If $2n \equiv 1 \pmod 3$, then the leftover tiling consists of square, domino, square, domino, etc., for the entire length of the board, ending in a square. Thus in this tiling $d+1 = s$, and so we get $2n = 2d+s = 3d+1$. This means means that $d$ cannot be divisible by $2$, and so the leftover tiling has odd parity.

Putting all three cases together we get $ \sum_{k=0}^n \binom{2n-k}{k} (-1)^k =\begin{cases} 1,&\text{if }2n\equiv 0\pmod 3;\\ -1,&\text{if }2n\equiv 1\pmod 3;\\ 0,&\text{if }2n\equiv 2\pmod 3. \end{cases}$

(Reference: Identity 172, pages 85-86, in Benjamin and Quinn's Proofs that Really Count.)

7

Let $ a_n=\sum_{k=0}^n(-1)^k\binom{n-k}{k} $ Noting that $ \sum_{n=k}^\infty\binom{n}{k}x^n=\frac{x^k}{(1-x)^{k+1}}\tag{1} $ we can compute the generating function of $a_n$: $ \newcommand{\cis}{\operatorname{cis}} \begin{align} \sum_{n=0}^\infty a_nx^n &=\sum_{n=0}^\infty x^n\sum_{k=0}^n(-1)^k\binom{n-k}{k}\\ &=\sum_{k=0}^\infty\sum_{n=k}^\infty(-1)^kx^n\binom{n-k}{k}\\ &=\sum_{k=0}^\infty\sum_{n=0}^\infty(-1)^kx^{n+k}\binom{n}{k}\\ &=\sum_{k=0}^\infty(-1)^kx^k\frac{x^k}{(1-x)^{k+1}}\\ &=\frac{1}{1-x}\sum_{k=0}^\infty(-1)^k\left(\frac{x^2}{1-x}\right)^k\\ &=\frac{1}{1-x}\frac{1}{1+\frac{x^2}{1-x}}\\ &=\frac{1}{1-x+x^2}\\ &=\frac{1}{\alpha-\beta}\left(\frac{1}{x-\alpha}-\frac{1}{x-\beta}\right)\tag{2} \end{align} $ where $\alpha$ and $\beta$ are the roots of $1-x+x^2=0$; $\alpha=\cis(\pi/3)$ and $\beta=\cis(-\pi/3)$.
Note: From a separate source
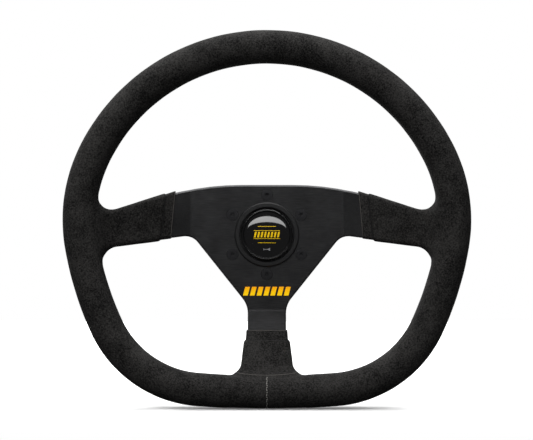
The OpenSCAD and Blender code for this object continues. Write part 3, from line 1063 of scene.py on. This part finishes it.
class WHEEL_OT_plate(bpy.types.Operator):
    """Spoke plate with its edge chamfered, brushed and anodised"""

    bl_idname = "wheel.plate"
    bl_label = "Spoke plate"

    def execute(self, context):
        bm = node_copy("spoke_plate", 0.6)
        # the screw holes and the horn's opening, nearer the axis than this, keep their edges
        keep_out = 41.2 * MM
        outer = [
            edge
            for edge in corner_edges(bm)
            if all(math.hypot(v.co.x, v.co.z) > keep_out for v in edge.verts)
        ]
        width = context.scene.wheel_sizes.plate_edge
        bmesh.ops.bevel(bm, geom=outer, offset=width, segments=1, affect="EDGES")
        plate = built("spoke_plate_finished", bm)
        finish = "aluminium_brushed_black_anodised"
        finish_piece(plate, finish, replaces=("spoke_plate",), sharp=20)
        return {"FINISHED"}


def slanted_bar(x, half_width, lean, low, top):
    """Corners (x, z) of a bar round x that leans over to the right."""
    return [
        (x - half_width - lean, low),
        (x + half_width - lean, low),
        (x + half_width + lean, top),
        (x - half_width + lean, top),
    ]


class WHEEL_OT_marks(bpy.types.Operator):
    """Plain slanted bars on the plate"""

    bl_idname = "wheel.marks"
    bl_label = "Marks"

    def execute(self, context):
        pitch, half_width, lean, thick, round_mm = 6.0, 2.1, 1.0, 0.45, 0.35
        bars = []
        for x in (i * pitch for i in range(-3, 4)):
            outline = slanted_bar(x, half_width, lean, BARS_LOW, BARS_TOP)
            bars.append(bevel(prism("bar", outline, -PLATE_T - thick, -PLATE_T), round_mm, 3))
        marks = join("plate_bars", bars)
        finish_piece(marks, "enamel_yellow", replaces=("plate_emblem",), sharp=50)
        return {"FINISHED"}


# ---------------------------------------------------------------- horn button

# Closed profiles as (radius, y) in mm
TRIM_RING = (
    # rounded flange on the plate
    (24.0, -5.6), (24.5, -6.0), (27.2, -6.0), (27.6, -5.9), (28.3, -5.2), (28.5, -4.9), (28.5, -4.0),
    # wall through the plate
    (24.9, -4.0), (24.9, 3.0), (23.6, 3.0),
    # lip that stops the cap
    (23.6, -1.0), (22.8, -1.0), (22.8, -2.5), (24.0, -2.5),
)
CAP = (
    # face and skirt, with a flange at its end
    (0, -7.0), (21.9, -7.0), (22.3, -6.6), (22.3, -0.9), (23.3, -0.9), (23.3, 1.0), (20.7, 1.0),
    # inside, with the post that carries the contact
    (20.7, -5.4), (4.0, -5.4), (4.0, 8.8), (0, 8.8),
)
BEZEL = (
    (20.6, -7.0), (20.6, -8.0), (20.9, -8.4), (21.4, -8.5), (21.9, -8.35), (22.3, -7.8), (22.3, -7.0),
)


def dome_y(r):
    """Where the dome's surface is along Y at a radius, in mm."""
    return DOME_BASE - DOME_HEIGHT + DOME_SPHERE_R - math.sqrt(DOME_SPHERE_R**2 - r * r)


def dome_profile(steps=24):
    """Closed profile of the dome."""
    radii = [DOME_R * k / steps for k in range(steps, -1, -1)]
    return [(0, DOME_BASE), (DOME_R, DOME_BASE)] + [(r, dome_y(r)) for r in radii]


def dome_grid(bm, corners, lift, parts):
    """Rows of corners of a bmesh over a four-cornered shape (x, z), lifted along Y off the dome."""
    a, b, c, d = (Vector(corner) for corner in corners)
    grid = []
    for i in range(parts + 1):
        left, right = a.lerp(d, i / parts), b.lerp(c, i / parts)
        row = []
        for k in range(parts + 1):
            spot = left.lerp(right, k / parts)
            row.append(bm.verts.new(at(spot.x, dome_y(spot.length) + lift, spot.y)))
        grid.append(row)
    for here, there in zip(grid, grid[1:]):
        for k in range(parts):
            bm.faces.new((here[k], here[k + 1], there[k + 1], there[k]))
    return grid


def printed(name, quads, material):
    """Print on the dome: four-cornered shapes, each given by its corners in X and Z (mm)."""
    proud, sunk, n = 0.06, 0.2, 8
    bm = bmesh.new()
    border = [(0, k) for k in range(n)] + [(i, n) for i in range(n)]
    border += [(n, n - k) for k in range(n)] + [(n - i, 0) for i in range(n)]
    for corners in quads:
        top, low = dome_grid(bm, corners, -proud, n), dome_grid(bm, corners, sunk, n)
        for (i, k), (i2, k2) in zip(border, border[1:] + border[:1]):
            bm.faces.new((top[i][k], top[i2][k2], low[i2][k2], low[i][k]))
    bmesh.ops.recalc_face_normals(bm, faces=bm.faces)
    return finish_piece(built(name, bm), material, "horn_button", (), 40)


def oblong(low_x, high_x, low_z, high_z):
    """Corners of an upright oblong."""
    return [(low_x, low_z), (high_x, low_z), (high_x, high_z), (low_x, high_z)]


def label_bars():
    """A row of slanted bars between two pairs of thin lines."""
    half_height, half_width, lean = 2.4, 0.8, 0.5
    bars = [
        slanted_bar(x, half_width, lean, -half_height, half_height)
        for x in np.linspace(-10.2, 10.2, 8)
    ]
    lines = ((11.6, -3.5), (11.6, 3.5), (8.0, -7.2), (8.0, 7.2))
    return bars + [oblong(-half, half, z - 0.2, z + 0.2) for half, z in lines]


def horn_sign():
    """A plain horn lying on its side: mouthpiece, tube and bell."""
    bell = [(0.6, -13.25), (2.8, -14.3), (2.8, -11.7), (0.6, -12.75)]
    return [oblong(-3.0, -2.5, -13.7, -12.3), oblong(-2.5, 0.6, -13.25, -12.75), bell]


class WHEEL_OT_horn(bpy.types.Operator):
    """Horn button, its trim ring and the printed label under a resin dome"""

    bl_idname = "wheel.horn"
    bl_label = "Horn button"

    def execute(self, context):
        # piece, profile, finish, body, CAD nodes, slot, crease angle
        turned = (
            ("horn_trim_ring_finished", TRIM_RING, "abs_moulded_satin", "wheel",
             ("horn_trim_ring",), "satin_plastic", 28),
            ("horn_cap_finished", CAP, "abs_moulded_satin", "horn_button",
             ("horn_cap",), "satin_plastic", 28),
            ("horn_bezel_finished", BEZEL, "abs_polished_lacquered", "horn_button",
             ("horn_bezel",), "gloss_plastic", 60),
            ("horn_label_dome", dome_profile(), "resin_domed_label", "horn_button",
             ("horn_badge", "horn_dome"), "gloss_plastic", 40),
        )
        for name, profile, finish, body, nodes, slot, sharp in turned:
            finish_piece(lathe(name, profile), finish, body, nodes, sharp)
        printed("label_bars", label_bars(), "print_yellow")
        printed("label_horn_sign", horn_sign(), "print_grey")
        return {"FINISHED"}


# ---------------------------------------------------------------- release, screws and inner parts

# piece, CAD node, finish, body, slot, eased edge in mm
RELEASE_PIECES = (
    ("release_hub_turned", "release_hub", "aluminium_turned_black_anodised", "wheel", "hub_alloy", 0.3),
    ("release_collar_turned", "release_collar", "aluminium_turned_clear_anodised",
     "collar", "collar_alloy", 0.3),
    ("collar_grip_bands", "collar_grip", "rubber_moulded", "collar", "rubber", 0.15),
    ("collar_ring_snapped_in", "collar_snap_ring", "steel_black_oxide", "wheel", "spring_steel", 0.1),
    ("spline_insert_broached", "spline_insert", "steel_drawn_wire", "wheel", "black_steel", 0.1),
)


class WHEEL_OT_release(bpy.types.Operator):
    """Release hub, its collar with grip bands, the splined insert and the locking balls"""

    bl_idname = "wheel.release"
    bl_label = "Quick release"

    def execute(self, context):
        for piece in RELEASE_PIECES:
            refined(*piece)
        for i in range(1, 7):
            name, body = f"lock_ball_{i}_polished", f"lock_ball_{i}"
            refined(name, f"ball_{i}", "steel_polished", body, "bearing_steel", sharp=60)
        return {"FINISHED"}


def screw_sections():
    """Sections of a countersunk screw, from tip to socket floor: (radius, y, whether a hexagon)."""
    head_r, shank_r, front, tip = 5.15, 2.45, -PLATE_T, 7.5
    hex_r, hex_depth = 1.73, 2.0
    return (
        (shank_r, tip, False),
        (shank_r, front + head_r - shank_r, False),
        (head_r, front + 0.35, False),
        (head_r - 0.15, front + 0.1, False),
        (head_r - 0.6, front + 0.02, False),
        (hex_r + 0.4, front + 0.02, False),
        (hex_r + 0.1, front + 0.05, True),
        (hex_r, front + 0.2, True),
        (hex_r, front + hex_depth, True),
    )


def hexagon(a):
    """Distance to a hexagon's side at an angle, for corners at a distance of 1."""
    sixth = math.pi / 3
    return math.cos(sixth / 2) / math.cos(a % sixth - sixth / 2)


class WHEEL_OT_screws(bpy.types.Operator):
    """Countersunk socket screws that hold the plate to the hub"""

    bl_idname = "wheel.screws"
    bl_label = "Hub screws"

    def execute(self, context):
        sides = 48
        bm = bmesh.new()
        for turn in range(SCREW_COUNT):
            angle = math.radians(90 + 360 / SCREW_COUNT * turn)
            cx, cz = SCREW_CIRCLE_R * math.cos(angle), SCREW_CIRCLE_R * math.sin(angle)
            loops = []
            for radius, y, hexed in screw_sections():
                loop = []
                for k in range(sides):
                    a = 2 * math.pi * k / sides
                    r = radius * (hexagon(a) if hexed else 1.0)
                    loop.append(bm.verts.new(at(cx + r * math.cos(a), y, cz + r * math.sin(a))))
                loops.append(loop)
            for here, there in zip(loops, loops[1:]):
                for k in range(sides):
                    after = (k + 1) % sides
                    bm.faces.new((here[k], here[after], there[after], there[k]))
            bm.faces.new(loops[0])
            bm.faces.new(list(reversed(loops[-1])))
        bmesh.ops.recalc_face_normals(bm, faces=bm.faces)
        screws = built("hub_screws_finished", bm)
        finish_piece(screws, "steel_black_oxide", replaces=("hub_screws",), sharp=30)
        return {"FINISHED"}


class WHEEL_OT_inner_parts(bpy.types.Operator):
    """Finishes of the springs, contacts and core, which keep their CAD shapes"""

    bl_idname = "wheel.inner_parts"
    bl_label = "Inner parts"

    def execute(self, context):
        finishes = {
            "horn_spring": "steel_drawn_wire",
            "collar_spring": "steel_drawn_wire",
            "horn_fixed_contact": "brass_stamped",
            "horn_terminals": "brass_stamped",
            "horn_moving_contact": "brass_stamped",
            "horn_housing": "abs_moulded_satin",
            "rim_core": "aluminium_turned_clear_anodised",
            "rim_foam": "foam_moulded",
        }
        for name, finish in finishes.items():
            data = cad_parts[name].data
            data.materials.clear()
            data.materials.append(MATERIALS[finish])
        return {"FINISHED"}


class WHEEL_PT_panel(bpy.types.Panel):
    """Lists the wheel's pieces and settings"""

    bl_idname = "WHEEL_PT_panel"
    bl_label = "Steering Wheel"
    bl_space_type = "VIEW_3D"
    bl_region_type = "UI"
    bl_category = "Wheel"

    def draw(self, context):
        layout = self.layout
        for group in (context.scene.wheel_colours, context.scene.wheel_sizes):
            for name in group.__annotations__:
                layout.prop(group, name)
        for operator in OPERATORS:
            layout.operator(operator.bl_idname)


OPERATORS = (
    WHEEL_OT_stage,
    WHEEL_OT_suede,
    WHEEL_OT_hems,
    WHEEL_OT_stitching,
    WHEEL_OT_plate,
    WHEEL_OT_marks,
    WHEEL_OT_horn,
    WHEEL_OT_release,
    WHEEL_OT_screws,
    WHEEL_OT_inner_parts,
)
CLASSES = (WheelColours, WheelSizes) + OPERATORS + (WHEEL_PT_panel,)


def register():
    for item in CLASSES:
        bpy.utils.register_class(item)
    bpy.types.Scene.wheel_colours = bpy.props.PointerProperty(type=WheelColours)
    bpy.types.Scene.wheel_sizes = bpy.props.PointerProperty(type=WheelSizes)


def unregister():
    del bpy.types.Scene.wheel_sizes
    del bpy.types.Scene.wheel_colours
    for item in reversed(CLASSES):
        bpy.utils.unregister_class(item)


def main():
    register()
    make_materials(bpy.context.scene.wheel_colours)
    for operator in OPERATORS:
        group, action = operator.bl_idname.split(".")
        if getattr(getattr(bpy.ops, group), action)() != {"FINISHED"}:
            raise RuntimeError(f"{operator.bl_label} didn't finish")


if __name__ == "__main__":
    main()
Thus, the series for $(2)$ is $ \begin{align} &\frac{1}{\cis(\pi/3)-\cis(-\pi/3)}\left(\frac{\cis(\pi/3)}{1-\cis(\pi/3)x}-\frac{\cis(-\pi/3)}{1-\cis(-\pi/3)x}\right)\\ &=\frac{2}{\sqrt{3}}\Im\left(\frac{\cis(\pi/3)}{1-\cis(\pi/3)x}\right)\\ &=\frac{2}{\sqrt{3}}\Im\left(\sum_{n=0}^\infty\cis((n+1)\pi/3)x^n\right)\tag{3} \end{align} $ Therefore, $ a_n=\frac{2}{\sqrt{3}}\sin\left(\frac{n+1}{3}\pi\right)\tag{4} $ and the sequence requested above is $ a_{2n}=\frac{2}{\sqrt{3}}\sin\left(\frac{2n+1}{3}\pi\right)\tag{4} $

5

Consider the more general number $C_n$ defined as

$ C_n = \sum_{k = 0}^{\infty} (-1)^k{n-k \choose k} $

where ${m \choose k} = 0$ if $k > m$. Then your numbers are $C_{2n}$ for $n = 0, 1, 2, \dots$. These numbers satisfy

$ \begin{eqnarray} C_n &=& \sum_{k = 0}^{\infty}(-1)^k\left( {n-1-k \choose k} + {n-1-k \choose k-1} \right)\\ &=& C_{n-1} - \sum_{k = 0}^{\infty} (-1)^k {n - 2 - k \choose k}\\ &=& C_{n-1} - C_{n-2} \end{eqnarray} $

The sequence $C_0, C_1, C_2, \dotsc$ is therefore

$ 1, 1, 0, -1, -1, 0, 1, 1, 0, -1, \dotsc $

and taking out the even terms $C_0, C_2, C_4, \dotsc$ gives your sequence

$ 1, 0, -1, 1, 0, -1, \dotsc $

In other words $C_{2n} = (2 - n \mod 3) - 1$.

2

If you want only the result, CAS says $ \frac{2\sqrt{3}}{3}(\cos\left( \frac{(4n-1)\pi}{6}\right). $